Los lugares cobran sentido cuando preservan su valor simbólico y los dotamos del simbolismo que los originan. La casa mantiene o recupera su sentido cuando va más allá de ser un espacio físico que nos contiene y hacemos de ella una morada y la habitamos.
Estas expresiones, “morar” y “habitar”, refieren a actividades profundamente humanas que hay que mantener vivas: morar procede del sustantivo “mora”, es decir, retraso, parada, pausa, plazo dilatorio que se da a alguien. La morada como residencia habla del lugar donde se habita. Para lograrlo hay que hacerlo desde la serenidad y la pausa, como lo dice la etimología del verbo latino morari, “detenerse”. Una acción paradójica, porque se mora desde la acción que implica detenerse frente al mundo exterior para comenzar a construir un mundo interior donde vamos a morar. Es retardarnos, entretenernos, obrar con lentitud, pararnos, hacer una pausa para permanecer, residir y desarrollar acciones que nos permitan ser y vivir de una manera particular. Por ello se asocia indirectamente la “moral” con mos, moris, costumbre o “manera de vivir”. La casa es el lugar destinado a la pausa que nos abre al ocio y a la serenidad que otorga una apertura a lo esencial.
Por su parte “habitar” implica “propiedad” y “tener”. Su etimología procede de habere, “tener”, una acción que se repite reiteradamente, una apropiación permanente.

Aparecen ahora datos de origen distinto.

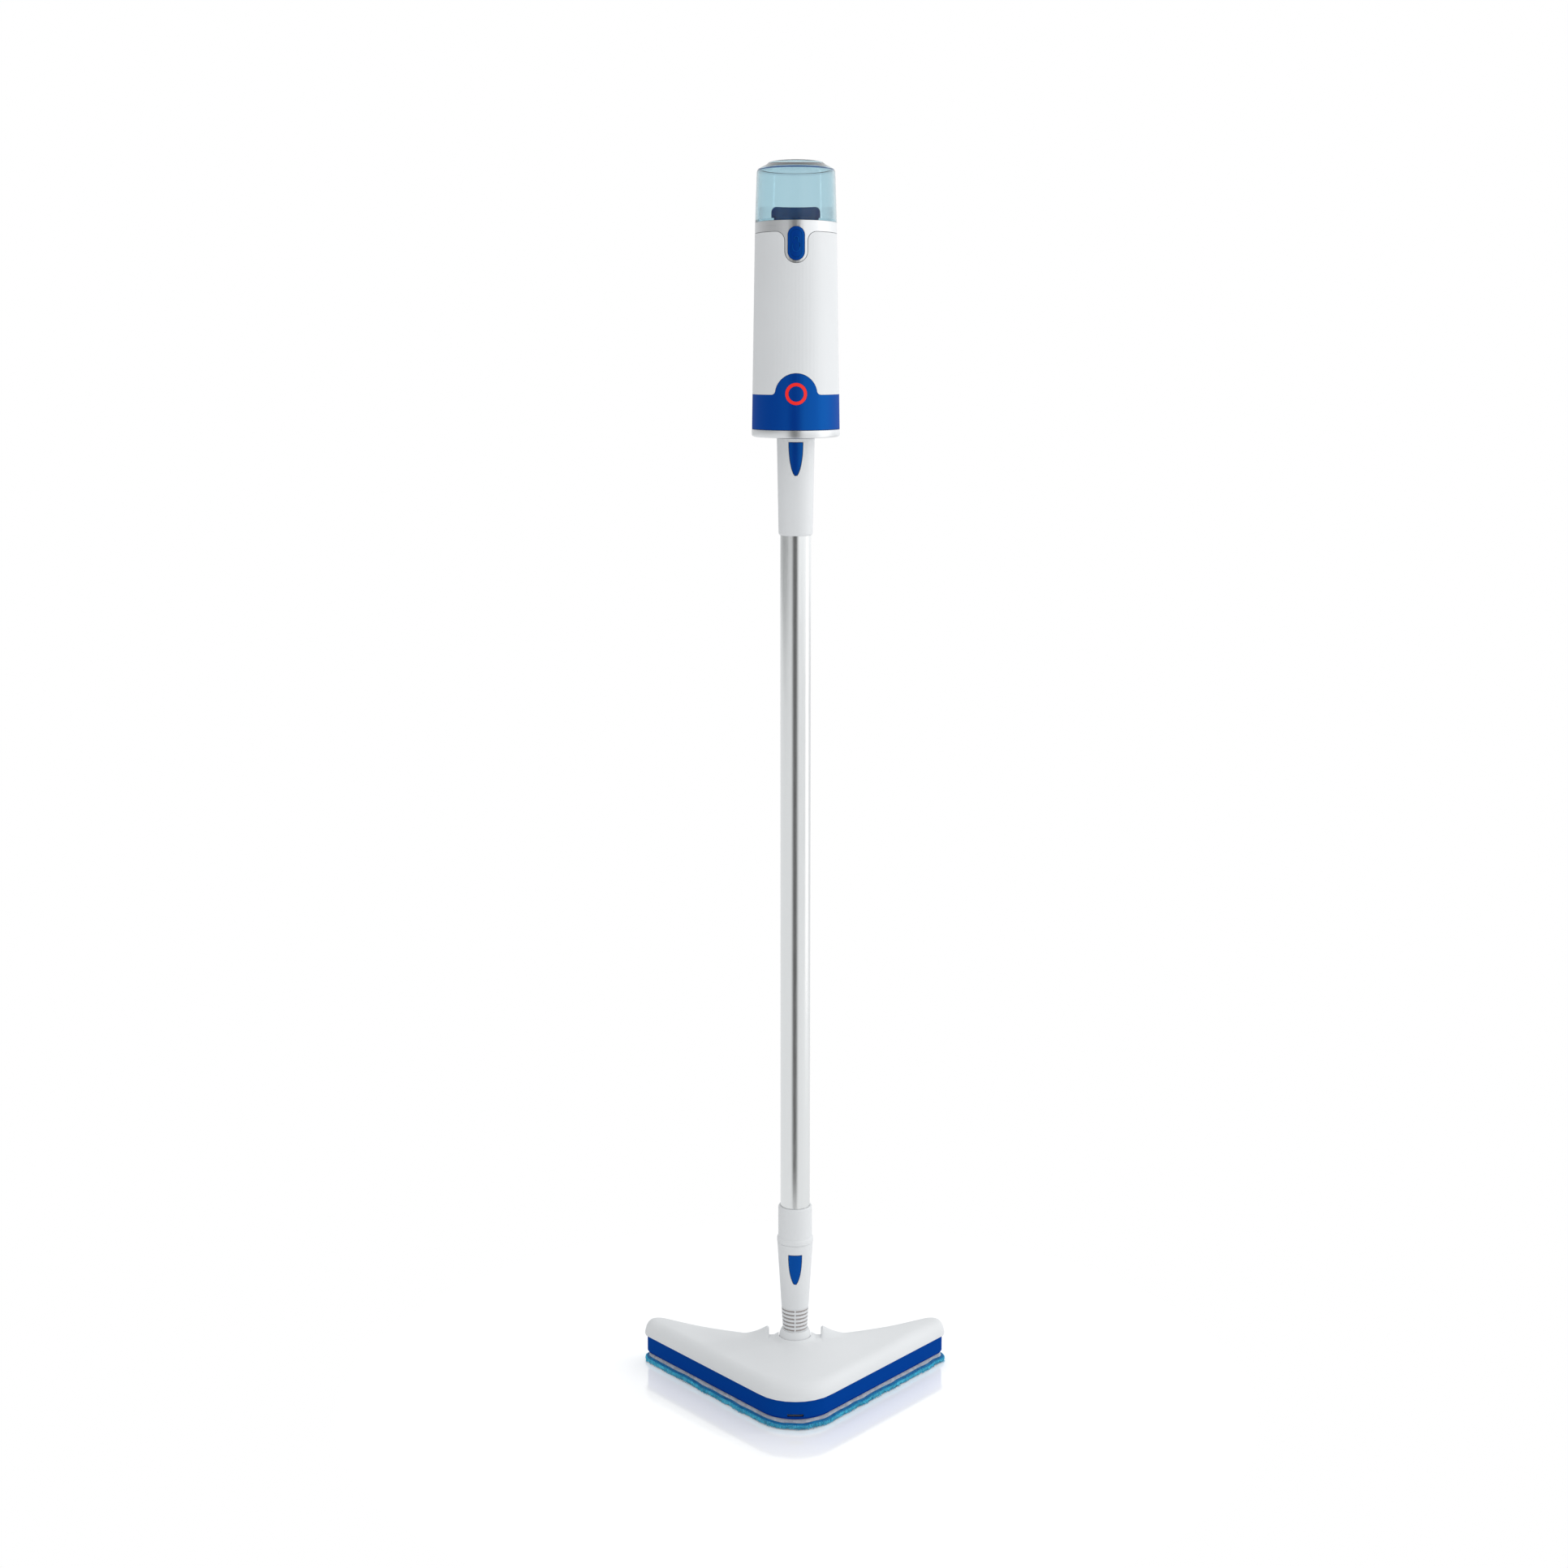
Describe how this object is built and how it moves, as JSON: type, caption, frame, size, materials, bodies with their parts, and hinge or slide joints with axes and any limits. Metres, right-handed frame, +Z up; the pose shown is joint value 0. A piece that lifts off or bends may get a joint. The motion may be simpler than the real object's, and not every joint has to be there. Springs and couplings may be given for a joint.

Habitar habla así de una actividad mediante la cual residimos, porque tenemos una residencia. Es el lugar donde nos mantenemos bajo resguardo frente al mundo exterior que nos resulta ajeno y extraño; un sitio íntimo, hospitalario; un espacio reconocido del que nos hemos “apropiado”, pero no por hacer de él algo hermético y excluyente, sino una propiedad que vincula y se abre a la posibilidad de morar, de hacer pausa y retardar la vida con quienes fundamos acciones comunes.
La casa, ese espacio habitable, es, por lo mismo, la morada que se abre a aquellos con quien se reconoce un vínculo, una relación, una proximidad. Un lugar que suscita el encuentro. Está plenamente habitada y es una morada cuando se vuelve un hogar (del latín focus, fogar, fuego), el espacio que mantiene el fuego divino —símbolo de pureza y protección— en torno al cual se reúne la familia. Lo luminoso, lo que irradia, brilla y hace visible lo esencial, convoca a reunirnos en torno al amor, al sentido, al cuidado y contribuye a la esencia del hogar.
La persona que descubre y experimenta la riqueza y poder creativo de su interioridad toma cuidado de sí, asume su vida desde la autenticidad en la serenidad y la pausa, y descubre en ella la presencia de la realidad sagrada que le aviva y le trasciende. Es este ánimo el que le invita a fundar un lugar, hacer una casa. Por eso en su sentido más plenamente vivencial y simbólico, habitar, morar y hacer un hogar, es asumir una posición existencial.